**GIVEN REQUEST:** Report each line of the data that has "code" somewhere in it.

** BEGIN MATERIAL FOR THE TASK **

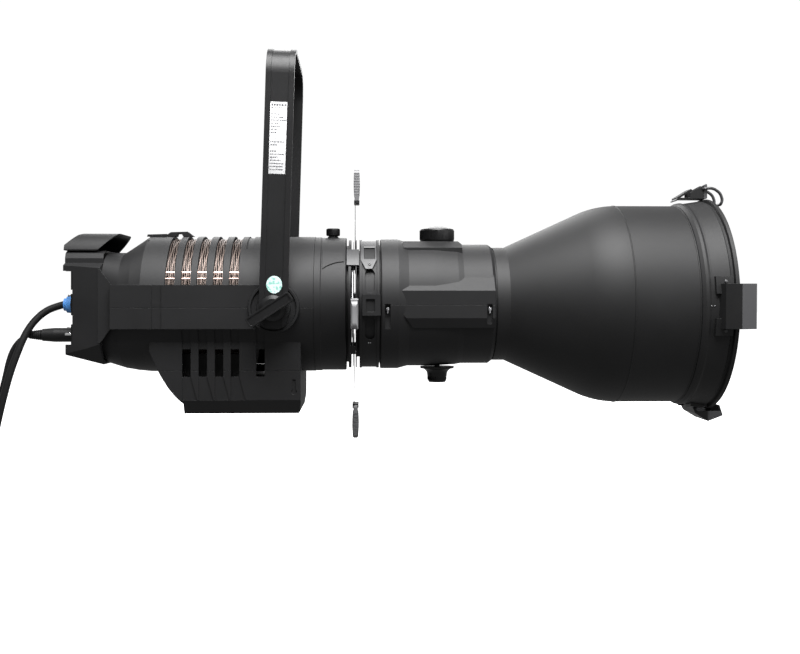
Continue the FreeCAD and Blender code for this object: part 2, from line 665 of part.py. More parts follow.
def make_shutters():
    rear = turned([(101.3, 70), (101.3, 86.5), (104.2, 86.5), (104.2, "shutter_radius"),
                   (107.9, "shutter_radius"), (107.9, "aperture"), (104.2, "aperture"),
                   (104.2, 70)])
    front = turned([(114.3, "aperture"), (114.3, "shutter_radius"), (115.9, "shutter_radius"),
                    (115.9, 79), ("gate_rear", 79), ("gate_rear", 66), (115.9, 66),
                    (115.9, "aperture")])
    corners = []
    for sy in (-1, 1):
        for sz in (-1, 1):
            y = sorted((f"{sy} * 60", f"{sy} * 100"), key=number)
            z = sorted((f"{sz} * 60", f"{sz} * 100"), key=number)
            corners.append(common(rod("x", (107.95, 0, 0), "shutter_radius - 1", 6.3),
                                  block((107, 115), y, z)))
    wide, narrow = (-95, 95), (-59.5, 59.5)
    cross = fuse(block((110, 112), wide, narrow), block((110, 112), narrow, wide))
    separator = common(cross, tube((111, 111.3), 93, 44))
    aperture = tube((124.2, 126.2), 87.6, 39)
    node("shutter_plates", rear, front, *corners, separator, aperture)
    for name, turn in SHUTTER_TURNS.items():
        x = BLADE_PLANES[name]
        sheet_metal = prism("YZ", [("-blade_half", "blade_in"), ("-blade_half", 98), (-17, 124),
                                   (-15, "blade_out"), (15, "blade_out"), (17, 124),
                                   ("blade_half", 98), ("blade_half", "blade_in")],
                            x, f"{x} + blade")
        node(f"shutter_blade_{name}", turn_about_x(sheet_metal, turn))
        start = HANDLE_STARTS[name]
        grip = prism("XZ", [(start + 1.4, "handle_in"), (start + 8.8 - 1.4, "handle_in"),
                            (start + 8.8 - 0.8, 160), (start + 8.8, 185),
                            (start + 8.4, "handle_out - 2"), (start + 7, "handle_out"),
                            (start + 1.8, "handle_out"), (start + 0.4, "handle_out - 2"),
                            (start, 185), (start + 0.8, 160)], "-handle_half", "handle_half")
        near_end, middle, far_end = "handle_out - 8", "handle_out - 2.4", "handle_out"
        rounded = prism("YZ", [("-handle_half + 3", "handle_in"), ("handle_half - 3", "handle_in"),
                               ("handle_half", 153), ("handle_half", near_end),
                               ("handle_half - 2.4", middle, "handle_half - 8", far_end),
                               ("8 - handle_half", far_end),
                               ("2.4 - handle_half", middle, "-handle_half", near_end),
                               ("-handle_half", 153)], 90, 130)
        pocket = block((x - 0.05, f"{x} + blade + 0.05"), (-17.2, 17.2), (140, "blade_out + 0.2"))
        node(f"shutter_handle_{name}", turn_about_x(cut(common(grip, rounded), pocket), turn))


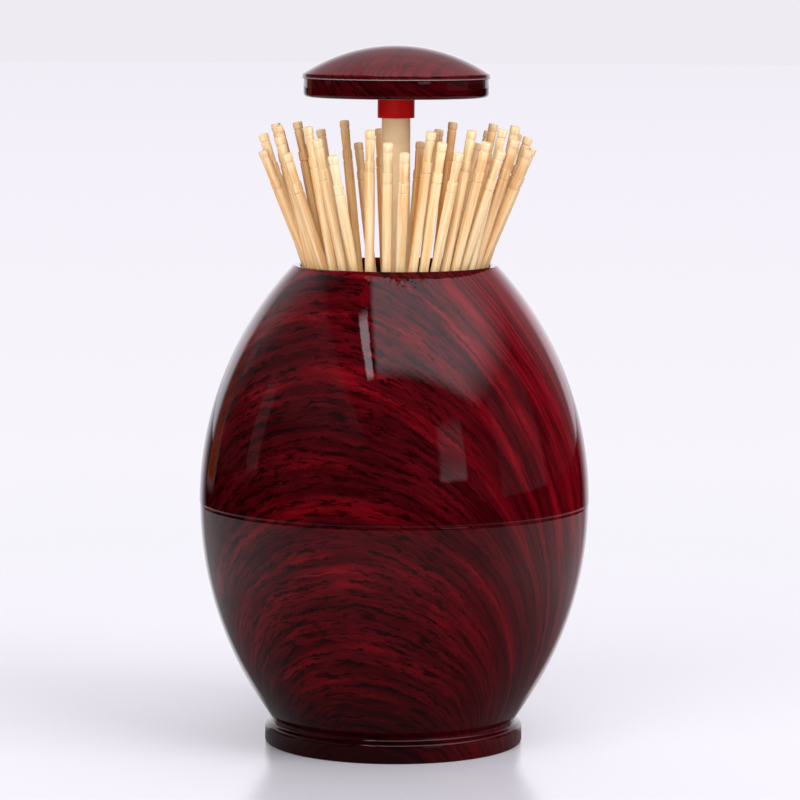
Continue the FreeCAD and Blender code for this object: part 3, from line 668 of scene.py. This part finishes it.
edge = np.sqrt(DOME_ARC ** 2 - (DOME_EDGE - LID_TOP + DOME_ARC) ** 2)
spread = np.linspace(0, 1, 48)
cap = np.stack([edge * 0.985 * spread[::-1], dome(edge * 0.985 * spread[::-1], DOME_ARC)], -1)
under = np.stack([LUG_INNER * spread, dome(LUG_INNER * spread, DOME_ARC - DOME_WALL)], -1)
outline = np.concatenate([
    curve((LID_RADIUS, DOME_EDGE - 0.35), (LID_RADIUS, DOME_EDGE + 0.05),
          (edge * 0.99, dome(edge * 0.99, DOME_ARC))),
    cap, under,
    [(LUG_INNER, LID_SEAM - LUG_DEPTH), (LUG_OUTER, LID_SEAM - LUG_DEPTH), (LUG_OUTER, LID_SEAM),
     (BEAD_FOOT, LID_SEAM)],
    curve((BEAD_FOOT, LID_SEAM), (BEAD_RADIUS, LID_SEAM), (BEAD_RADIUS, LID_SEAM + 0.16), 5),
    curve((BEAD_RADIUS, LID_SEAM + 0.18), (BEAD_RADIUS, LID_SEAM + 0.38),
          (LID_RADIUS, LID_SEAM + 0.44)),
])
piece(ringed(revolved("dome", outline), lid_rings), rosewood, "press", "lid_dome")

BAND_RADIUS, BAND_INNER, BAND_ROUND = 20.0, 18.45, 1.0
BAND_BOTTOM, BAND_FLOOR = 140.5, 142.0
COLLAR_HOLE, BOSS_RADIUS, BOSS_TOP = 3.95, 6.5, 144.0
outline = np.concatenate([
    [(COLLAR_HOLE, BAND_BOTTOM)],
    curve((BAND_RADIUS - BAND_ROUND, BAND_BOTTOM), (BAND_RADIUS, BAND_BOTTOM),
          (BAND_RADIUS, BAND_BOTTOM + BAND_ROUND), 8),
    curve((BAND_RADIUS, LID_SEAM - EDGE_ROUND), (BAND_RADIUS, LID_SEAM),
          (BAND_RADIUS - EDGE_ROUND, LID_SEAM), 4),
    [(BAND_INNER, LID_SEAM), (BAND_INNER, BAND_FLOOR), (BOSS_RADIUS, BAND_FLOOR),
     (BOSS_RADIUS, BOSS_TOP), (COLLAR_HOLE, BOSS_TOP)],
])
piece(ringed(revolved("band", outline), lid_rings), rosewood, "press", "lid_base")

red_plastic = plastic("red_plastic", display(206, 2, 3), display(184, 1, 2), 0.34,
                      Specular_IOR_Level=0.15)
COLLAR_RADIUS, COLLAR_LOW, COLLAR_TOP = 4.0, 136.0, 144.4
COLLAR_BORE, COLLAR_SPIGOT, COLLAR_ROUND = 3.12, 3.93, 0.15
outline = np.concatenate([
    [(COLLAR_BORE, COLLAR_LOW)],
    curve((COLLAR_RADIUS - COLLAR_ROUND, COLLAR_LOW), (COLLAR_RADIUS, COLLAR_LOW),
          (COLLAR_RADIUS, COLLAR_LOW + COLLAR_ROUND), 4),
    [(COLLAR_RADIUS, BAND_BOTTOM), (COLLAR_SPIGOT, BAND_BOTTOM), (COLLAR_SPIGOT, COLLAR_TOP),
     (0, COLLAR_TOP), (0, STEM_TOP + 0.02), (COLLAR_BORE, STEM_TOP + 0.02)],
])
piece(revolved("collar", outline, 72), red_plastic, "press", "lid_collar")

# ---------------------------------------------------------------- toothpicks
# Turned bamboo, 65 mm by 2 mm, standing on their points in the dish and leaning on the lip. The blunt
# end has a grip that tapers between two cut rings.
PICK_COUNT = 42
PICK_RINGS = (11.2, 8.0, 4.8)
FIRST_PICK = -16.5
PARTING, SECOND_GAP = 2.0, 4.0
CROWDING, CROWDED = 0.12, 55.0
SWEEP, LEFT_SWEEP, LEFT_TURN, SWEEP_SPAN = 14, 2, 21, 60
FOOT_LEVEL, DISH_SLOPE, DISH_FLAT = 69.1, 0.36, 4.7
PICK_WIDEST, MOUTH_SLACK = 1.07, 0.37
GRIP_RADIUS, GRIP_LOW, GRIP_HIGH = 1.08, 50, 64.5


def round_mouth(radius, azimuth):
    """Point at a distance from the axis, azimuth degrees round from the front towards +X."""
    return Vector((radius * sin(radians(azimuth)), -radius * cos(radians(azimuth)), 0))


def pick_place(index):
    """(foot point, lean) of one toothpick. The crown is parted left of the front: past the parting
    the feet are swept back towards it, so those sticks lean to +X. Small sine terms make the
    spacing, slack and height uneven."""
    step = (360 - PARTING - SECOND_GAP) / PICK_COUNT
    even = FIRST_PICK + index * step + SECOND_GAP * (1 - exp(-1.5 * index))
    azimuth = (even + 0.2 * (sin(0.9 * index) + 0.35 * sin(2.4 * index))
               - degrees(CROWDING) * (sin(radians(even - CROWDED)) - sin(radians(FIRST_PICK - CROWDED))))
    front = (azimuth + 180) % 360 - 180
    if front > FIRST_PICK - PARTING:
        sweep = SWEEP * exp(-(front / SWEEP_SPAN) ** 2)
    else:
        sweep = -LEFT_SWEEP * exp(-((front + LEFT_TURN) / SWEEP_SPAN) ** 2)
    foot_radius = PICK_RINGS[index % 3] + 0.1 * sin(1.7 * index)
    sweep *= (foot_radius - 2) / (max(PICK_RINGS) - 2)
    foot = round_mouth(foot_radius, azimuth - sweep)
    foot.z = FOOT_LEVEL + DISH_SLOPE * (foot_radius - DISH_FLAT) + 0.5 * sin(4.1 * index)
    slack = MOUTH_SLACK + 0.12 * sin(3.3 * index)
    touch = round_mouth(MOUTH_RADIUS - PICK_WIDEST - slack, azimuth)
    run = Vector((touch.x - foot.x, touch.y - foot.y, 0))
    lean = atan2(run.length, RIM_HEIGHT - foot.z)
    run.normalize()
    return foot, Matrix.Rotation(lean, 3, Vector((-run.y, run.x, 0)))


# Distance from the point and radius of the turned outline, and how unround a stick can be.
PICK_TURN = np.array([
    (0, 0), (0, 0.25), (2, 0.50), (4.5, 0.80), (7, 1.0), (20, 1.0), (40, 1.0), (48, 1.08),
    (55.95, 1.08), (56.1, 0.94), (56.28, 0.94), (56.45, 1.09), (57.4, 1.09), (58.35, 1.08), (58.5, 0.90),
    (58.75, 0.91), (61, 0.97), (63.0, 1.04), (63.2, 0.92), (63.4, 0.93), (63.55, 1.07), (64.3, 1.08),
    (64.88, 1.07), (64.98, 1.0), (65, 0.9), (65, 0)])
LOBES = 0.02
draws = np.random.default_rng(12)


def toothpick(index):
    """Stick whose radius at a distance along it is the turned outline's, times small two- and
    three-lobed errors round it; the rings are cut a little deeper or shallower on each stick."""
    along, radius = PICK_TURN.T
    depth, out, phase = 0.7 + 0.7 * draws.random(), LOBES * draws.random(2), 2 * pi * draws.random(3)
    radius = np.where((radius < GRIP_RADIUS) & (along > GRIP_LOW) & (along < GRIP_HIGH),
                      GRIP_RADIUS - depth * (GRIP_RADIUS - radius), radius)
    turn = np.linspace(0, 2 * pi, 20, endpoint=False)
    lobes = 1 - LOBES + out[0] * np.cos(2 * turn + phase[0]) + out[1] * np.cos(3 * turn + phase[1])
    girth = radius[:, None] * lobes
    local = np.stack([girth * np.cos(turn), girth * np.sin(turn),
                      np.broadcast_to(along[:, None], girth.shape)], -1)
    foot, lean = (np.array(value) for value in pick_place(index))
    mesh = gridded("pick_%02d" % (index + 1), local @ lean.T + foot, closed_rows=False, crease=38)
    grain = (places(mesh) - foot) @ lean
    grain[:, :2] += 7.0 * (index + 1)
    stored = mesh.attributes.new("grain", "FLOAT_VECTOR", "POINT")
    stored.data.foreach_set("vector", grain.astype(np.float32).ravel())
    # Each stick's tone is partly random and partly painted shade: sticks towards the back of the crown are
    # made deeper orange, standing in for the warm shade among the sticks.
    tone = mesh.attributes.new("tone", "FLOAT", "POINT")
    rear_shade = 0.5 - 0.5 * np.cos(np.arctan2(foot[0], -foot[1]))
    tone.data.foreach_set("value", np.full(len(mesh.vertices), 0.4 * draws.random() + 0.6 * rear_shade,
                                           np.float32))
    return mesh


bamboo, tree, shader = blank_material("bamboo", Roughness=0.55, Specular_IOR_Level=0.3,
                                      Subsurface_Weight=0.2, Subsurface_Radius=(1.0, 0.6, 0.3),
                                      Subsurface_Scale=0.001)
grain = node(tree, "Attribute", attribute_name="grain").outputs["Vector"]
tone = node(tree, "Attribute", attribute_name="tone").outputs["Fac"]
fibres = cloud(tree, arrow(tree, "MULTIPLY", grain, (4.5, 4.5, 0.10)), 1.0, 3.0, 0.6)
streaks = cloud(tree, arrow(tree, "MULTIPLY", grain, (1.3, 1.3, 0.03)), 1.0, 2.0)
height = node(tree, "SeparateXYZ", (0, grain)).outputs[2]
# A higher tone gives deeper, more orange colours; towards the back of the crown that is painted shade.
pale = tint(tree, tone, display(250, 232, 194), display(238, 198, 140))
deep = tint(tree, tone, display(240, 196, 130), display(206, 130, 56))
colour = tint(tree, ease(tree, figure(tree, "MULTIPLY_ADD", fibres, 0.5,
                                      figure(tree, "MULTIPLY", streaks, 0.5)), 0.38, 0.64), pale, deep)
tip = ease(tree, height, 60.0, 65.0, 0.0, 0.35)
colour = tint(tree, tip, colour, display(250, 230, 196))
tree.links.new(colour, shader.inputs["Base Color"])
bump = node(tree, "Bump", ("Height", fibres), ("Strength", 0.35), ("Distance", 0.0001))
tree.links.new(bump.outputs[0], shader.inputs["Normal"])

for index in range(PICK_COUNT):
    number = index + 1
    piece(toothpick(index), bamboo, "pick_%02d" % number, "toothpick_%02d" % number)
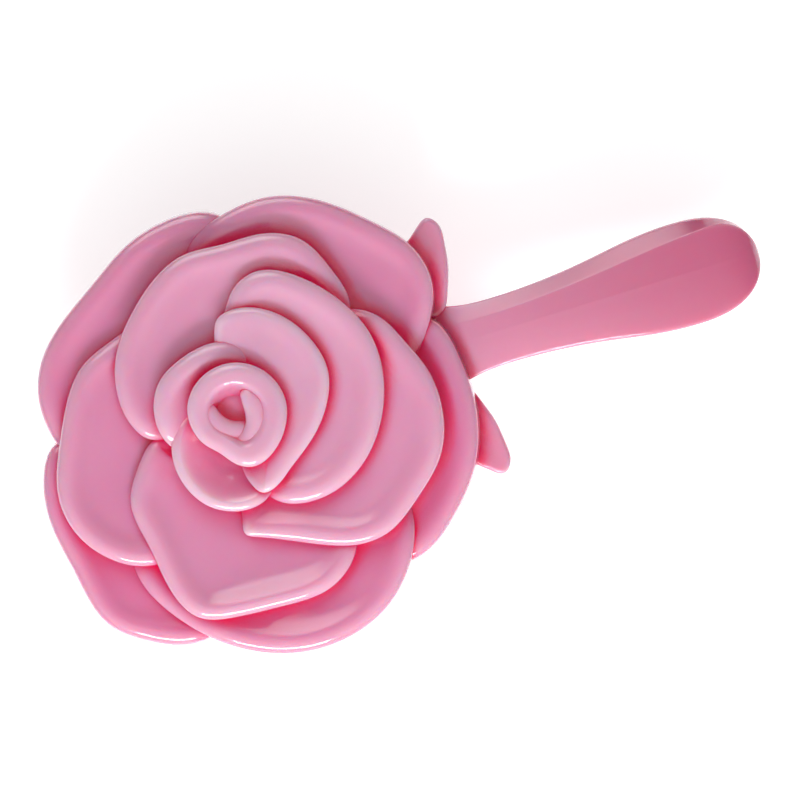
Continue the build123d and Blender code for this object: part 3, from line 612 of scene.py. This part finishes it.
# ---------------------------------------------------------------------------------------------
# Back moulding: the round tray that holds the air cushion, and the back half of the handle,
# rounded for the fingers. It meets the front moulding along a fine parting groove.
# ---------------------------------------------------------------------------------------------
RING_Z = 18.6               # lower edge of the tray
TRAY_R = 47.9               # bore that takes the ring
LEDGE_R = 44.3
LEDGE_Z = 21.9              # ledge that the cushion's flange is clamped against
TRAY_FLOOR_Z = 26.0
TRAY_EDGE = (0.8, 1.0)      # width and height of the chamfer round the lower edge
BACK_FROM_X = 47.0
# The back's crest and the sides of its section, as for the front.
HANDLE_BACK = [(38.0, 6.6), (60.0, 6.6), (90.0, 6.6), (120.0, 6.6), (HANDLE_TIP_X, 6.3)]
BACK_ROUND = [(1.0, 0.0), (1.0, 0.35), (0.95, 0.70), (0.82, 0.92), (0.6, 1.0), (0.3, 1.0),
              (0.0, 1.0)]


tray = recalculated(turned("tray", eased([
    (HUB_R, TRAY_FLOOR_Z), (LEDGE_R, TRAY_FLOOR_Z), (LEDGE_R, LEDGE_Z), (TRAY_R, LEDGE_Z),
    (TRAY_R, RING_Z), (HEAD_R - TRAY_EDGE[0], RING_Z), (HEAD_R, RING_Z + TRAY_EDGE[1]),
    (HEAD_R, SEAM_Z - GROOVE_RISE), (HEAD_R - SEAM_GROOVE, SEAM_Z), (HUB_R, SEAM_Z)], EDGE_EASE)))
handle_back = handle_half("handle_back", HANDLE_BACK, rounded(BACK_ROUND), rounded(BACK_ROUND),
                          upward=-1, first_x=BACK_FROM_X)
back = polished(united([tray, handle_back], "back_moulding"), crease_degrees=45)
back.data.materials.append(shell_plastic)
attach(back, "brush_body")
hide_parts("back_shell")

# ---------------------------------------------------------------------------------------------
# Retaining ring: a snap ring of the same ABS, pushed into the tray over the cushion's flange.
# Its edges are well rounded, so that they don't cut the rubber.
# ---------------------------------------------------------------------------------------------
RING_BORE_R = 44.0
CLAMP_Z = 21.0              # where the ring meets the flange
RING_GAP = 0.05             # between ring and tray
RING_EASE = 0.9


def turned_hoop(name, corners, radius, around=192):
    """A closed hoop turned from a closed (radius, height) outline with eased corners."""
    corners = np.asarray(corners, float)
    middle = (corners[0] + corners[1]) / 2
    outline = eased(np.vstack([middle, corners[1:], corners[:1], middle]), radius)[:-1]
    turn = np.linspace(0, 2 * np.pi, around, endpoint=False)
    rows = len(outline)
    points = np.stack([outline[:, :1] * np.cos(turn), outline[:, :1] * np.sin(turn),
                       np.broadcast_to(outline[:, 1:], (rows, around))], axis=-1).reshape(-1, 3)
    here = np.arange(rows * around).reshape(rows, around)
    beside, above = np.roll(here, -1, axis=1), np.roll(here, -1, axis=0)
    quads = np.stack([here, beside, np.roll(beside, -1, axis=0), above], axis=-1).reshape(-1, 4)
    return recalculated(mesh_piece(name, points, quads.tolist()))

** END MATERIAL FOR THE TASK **

**COMPLETE OUTPUT:**
Continue the FreeCAD and Blender code for this object: part 2, from line 665 of part.py. More parts follow.
Continue the FreeCAD and Blender code for this object: part 3, from line 668 of scene.py. This part finishes it.
Continue the build123d and Blender code for this object: part 3, from line 612 of scene.py. This part finishes it.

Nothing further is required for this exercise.